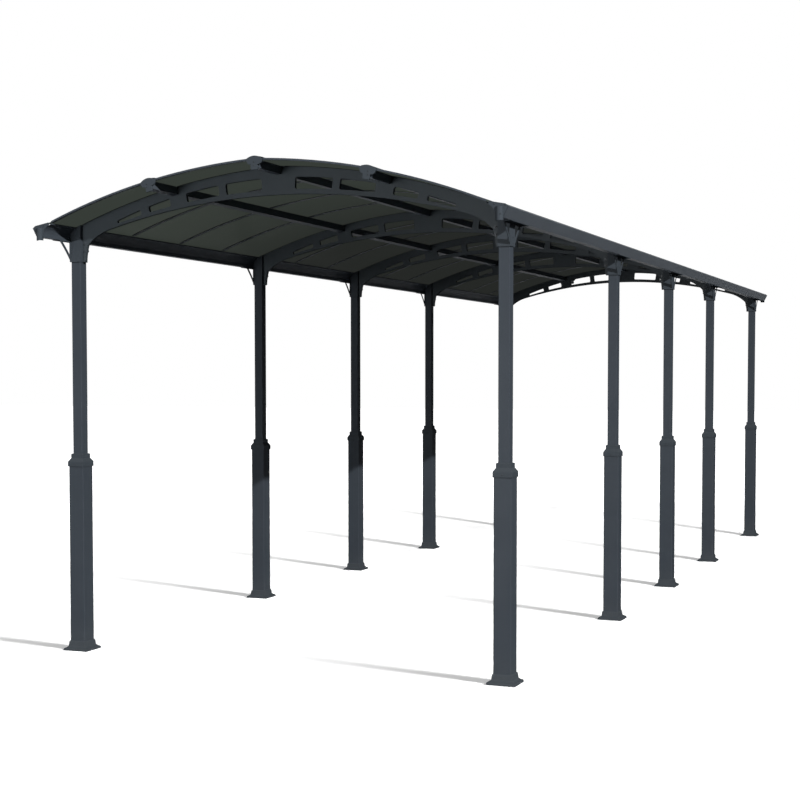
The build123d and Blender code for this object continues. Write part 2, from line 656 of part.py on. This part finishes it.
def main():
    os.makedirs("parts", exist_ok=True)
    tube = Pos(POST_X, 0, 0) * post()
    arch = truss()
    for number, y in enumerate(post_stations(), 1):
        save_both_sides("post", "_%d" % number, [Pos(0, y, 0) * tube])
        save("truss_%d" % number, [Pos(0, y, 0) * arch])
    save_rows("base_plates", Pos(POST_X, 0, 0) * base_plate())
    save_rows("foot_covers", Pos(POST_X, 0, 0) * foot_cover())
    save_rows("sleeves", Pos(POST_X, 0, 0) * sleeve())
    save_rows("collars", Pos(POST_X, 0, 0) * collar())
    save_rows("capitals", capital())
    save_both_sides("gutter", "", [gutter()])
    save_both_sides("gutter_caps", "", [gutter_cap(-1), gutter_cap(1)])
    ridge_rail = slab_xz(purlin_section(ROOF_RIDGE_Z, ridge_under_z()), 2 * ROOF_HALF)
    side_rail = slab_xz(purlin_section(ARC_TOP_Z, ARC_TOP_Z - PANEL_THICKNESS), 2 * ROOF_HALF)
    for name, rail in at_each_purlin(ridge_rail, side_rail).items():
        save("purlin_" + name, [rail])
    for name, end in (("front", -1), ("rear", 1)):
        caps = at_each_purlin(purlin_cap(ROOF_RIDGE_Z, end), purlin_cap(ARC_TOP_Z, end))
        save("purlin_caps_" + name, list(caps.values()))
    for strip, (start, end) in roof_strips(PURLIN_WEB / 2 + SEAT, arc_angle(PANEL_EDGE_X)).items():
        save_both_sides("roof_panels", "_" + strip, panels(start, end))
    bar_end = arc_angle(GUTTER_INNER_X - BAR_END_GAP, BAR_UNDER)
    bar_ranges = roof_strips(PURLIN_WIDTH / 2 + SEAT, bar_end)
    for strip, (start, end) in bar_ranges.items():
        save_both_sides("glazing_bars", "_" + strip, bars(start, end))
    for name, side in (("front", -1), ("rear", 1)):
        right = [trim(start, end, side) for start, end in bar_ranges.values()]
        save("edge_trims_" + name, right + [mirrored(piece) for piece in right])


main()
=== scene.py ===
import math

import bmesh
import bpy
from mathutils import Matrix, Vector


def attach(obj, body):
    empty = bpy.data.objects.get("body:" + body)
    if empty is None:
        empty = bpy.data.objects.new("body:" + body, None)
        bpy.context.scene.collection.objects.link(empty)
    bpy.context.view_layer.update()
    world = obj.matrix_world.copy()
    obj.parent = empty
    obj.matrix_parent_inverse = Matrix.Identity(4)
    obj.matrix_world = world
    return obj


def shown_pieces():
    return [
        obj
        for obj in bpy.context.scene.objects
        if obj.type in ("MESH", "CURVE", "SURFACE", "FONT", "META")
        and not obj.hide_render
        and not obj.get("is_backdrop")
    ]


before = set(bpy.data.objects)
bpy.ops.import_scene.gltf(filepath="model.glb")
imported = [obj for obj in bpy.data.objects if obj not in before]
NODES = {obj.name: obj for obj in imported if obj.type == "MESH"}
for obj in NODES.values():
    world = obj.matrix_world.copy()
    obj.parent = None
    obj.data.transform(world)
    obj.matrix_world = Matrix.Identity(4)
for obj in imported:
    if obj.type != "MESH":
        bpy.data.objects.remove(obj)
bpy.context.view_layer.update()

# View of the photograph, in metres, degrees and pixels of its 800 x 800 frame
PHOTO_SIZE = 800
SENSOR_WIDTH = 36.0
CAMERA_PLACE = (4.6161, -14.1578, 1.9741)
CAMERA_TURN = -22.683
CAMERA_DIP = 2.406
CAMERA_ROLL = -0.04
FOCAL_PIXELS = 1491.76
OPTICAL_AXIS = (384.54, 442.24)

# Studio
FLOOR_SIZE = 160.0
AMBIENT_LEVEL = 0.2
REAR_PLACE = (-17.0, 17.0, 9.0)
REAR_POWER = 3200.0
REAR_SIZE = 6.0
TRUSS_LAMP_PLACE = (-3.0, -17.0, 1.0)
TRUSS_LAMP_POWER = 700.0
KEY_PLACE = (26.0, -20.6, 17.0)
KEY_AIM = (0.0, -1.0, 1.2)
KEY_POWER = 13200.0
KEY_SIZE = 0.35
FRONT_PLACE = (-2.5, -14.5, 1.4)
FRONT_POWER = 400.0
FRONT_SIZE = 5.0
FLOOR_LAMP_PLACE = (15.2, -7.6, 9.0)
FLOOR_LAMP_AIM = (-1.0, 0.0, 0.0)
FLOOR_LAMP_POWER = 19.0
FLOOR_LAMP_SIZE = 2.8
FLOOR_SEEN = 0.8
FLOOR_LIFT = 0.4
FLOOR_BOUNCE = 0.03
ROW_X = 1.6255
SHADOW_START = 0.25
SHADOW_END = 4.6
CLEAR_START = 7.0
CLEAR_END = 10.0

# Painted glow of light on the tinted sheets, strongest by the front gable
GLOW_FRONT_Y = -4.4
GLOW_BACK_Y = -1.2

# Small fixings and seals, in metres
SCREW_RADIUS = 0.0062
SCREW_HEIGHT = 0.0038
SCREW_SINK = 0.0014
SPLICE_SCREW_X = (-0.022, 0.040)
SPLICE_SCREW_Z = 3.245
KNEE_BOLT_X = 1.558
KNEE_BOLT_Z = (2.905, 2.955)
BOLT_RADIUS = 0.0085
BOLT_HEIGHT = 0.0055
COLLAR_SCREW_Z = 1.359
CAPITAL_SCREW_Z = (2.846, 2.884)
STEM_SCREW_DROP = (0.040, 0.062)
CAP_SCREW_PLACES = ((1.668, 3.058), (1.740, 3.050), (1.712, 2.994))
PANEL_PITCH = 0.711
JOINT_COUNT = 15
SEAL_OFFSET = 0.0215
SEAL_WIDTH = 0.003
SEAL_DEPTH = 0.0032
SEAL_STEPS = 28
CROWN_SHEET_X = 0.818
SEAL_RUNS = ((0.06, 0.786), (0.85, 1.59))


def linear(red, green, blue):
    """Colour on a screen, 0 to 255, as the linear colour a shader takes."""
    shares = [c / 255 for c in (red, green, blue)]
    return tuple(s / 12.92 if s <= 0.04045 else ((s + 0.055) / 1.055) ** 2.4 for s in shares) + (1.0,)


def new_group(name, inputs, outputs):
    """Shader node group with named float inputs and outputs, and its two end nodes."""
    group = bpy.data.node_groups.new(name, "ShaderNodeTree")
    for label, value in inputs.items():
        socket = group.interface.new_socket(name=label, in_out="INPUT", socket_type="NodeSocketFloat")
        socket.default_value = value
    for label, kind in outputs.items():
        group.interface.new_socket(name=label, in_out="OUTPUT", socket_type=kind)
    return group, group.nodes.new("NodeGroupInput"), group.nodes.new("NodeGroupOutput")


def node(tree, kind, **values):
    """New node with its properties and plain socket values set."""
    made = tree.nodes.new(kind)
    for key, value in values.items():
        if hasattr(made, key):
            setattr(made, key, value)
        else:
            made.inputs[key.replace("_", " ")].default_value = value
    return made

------

WORK TO COMPLETE
Using the listing above, list every line in which the string "data" occurs.

WORKED ANSWER
    empty = bpy.data.objects.get("body:" + body)
        empty = bpy.data.objects.new("body:" + body, None)
before = set(bpy.data.objects)
imported = [obj for obj in bpy.data.objects if obj not in before]
    obj.data.transform(world)
        bpy.data.objects.remove(obj)
    group = bpy.data.node_groups.new(name, "ShaderNodeTree")